▸ Supplied data:
####################

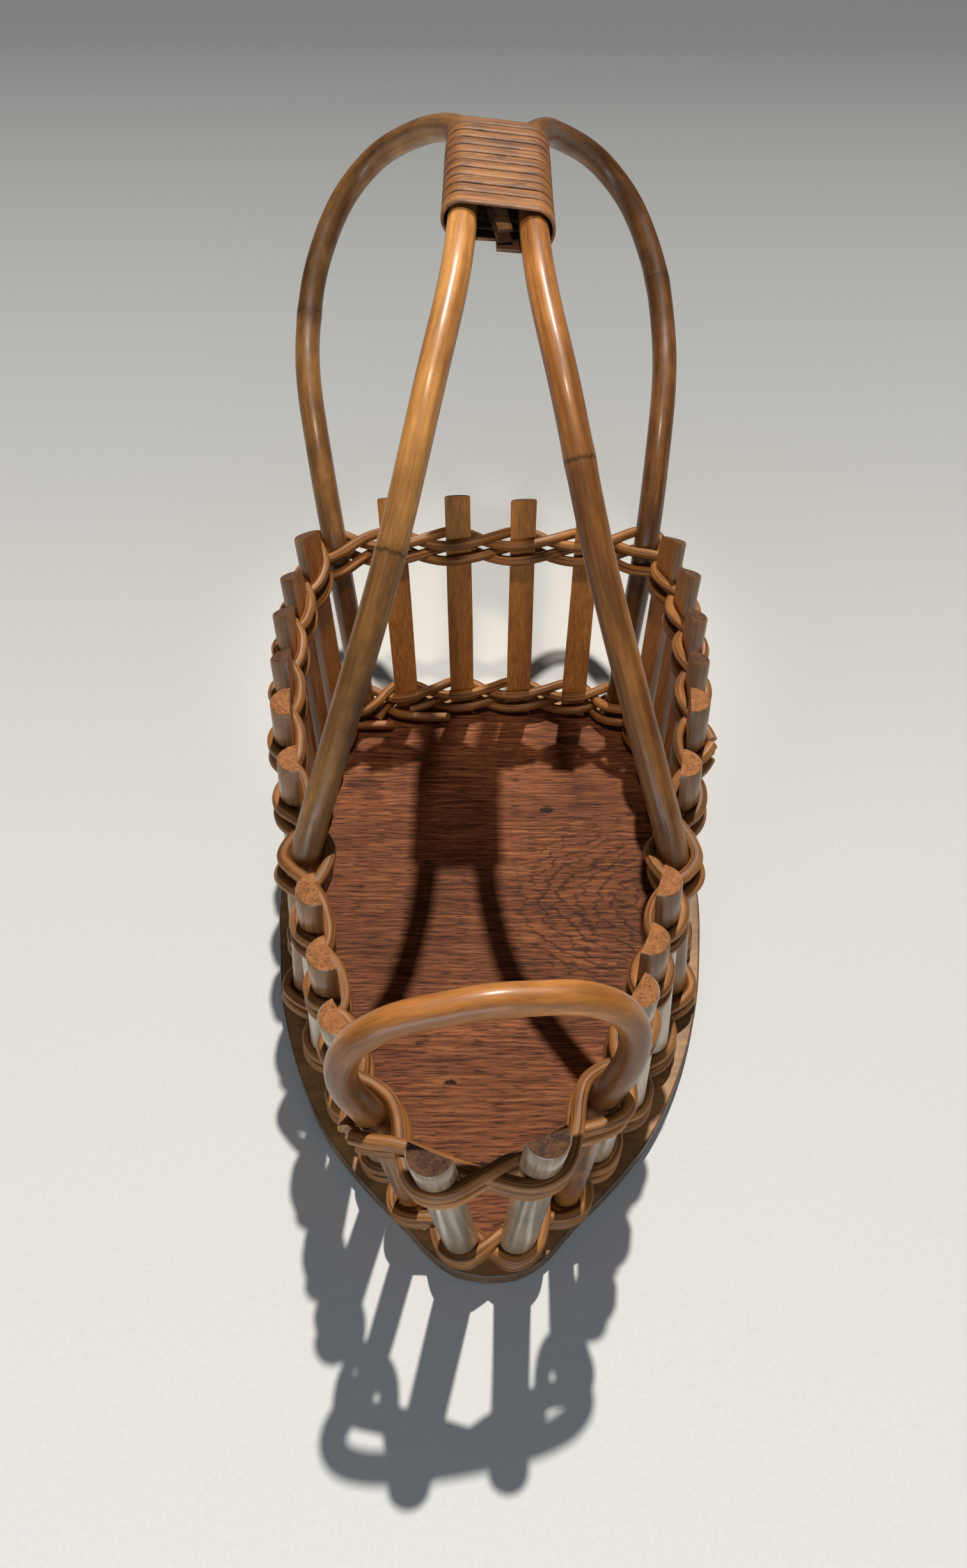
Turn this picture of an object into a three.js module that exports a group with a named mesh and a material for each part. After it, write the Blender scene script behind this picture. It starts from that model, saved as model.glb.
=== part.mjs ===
// Wine bottle basket: a boat-shaped board, a fence of half-round cane stakes pegged into it,
// two hooped handle poles, a neck arch, two bands of pairing weave and a cane-bound grip.
// Millimetres. X is across the basket, the neck end faces -Y, +Z is up.
import * as THREE from 'three';
import { mergeVertices } from 'three/addons/utils/BufferGeometryUtils.js';

// Main sizes
const lineLength = 200;        // front pair of stakes to the rear row, measured on the board
const lineHalfWidth = 61;      // middle of the board to the widest stakes
const stakeHeight = 89.5;      // board top to the cut stake ends
const handleHeight = 180;      // board top to the pole centres inside the grip
const boardThickness = 6;
const boardMargin = 8;         // board outside the line of stakes
const tipMargin = 5.2;         // and at the neck end
const tipReachShare = 0.2;
const footRecess = 0.6;        // pegs end this far above the board's underside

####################

▸ Task prompt:
Find how many of the lines above have the word "from" in them. State only that number.

▸ Output for this task:
3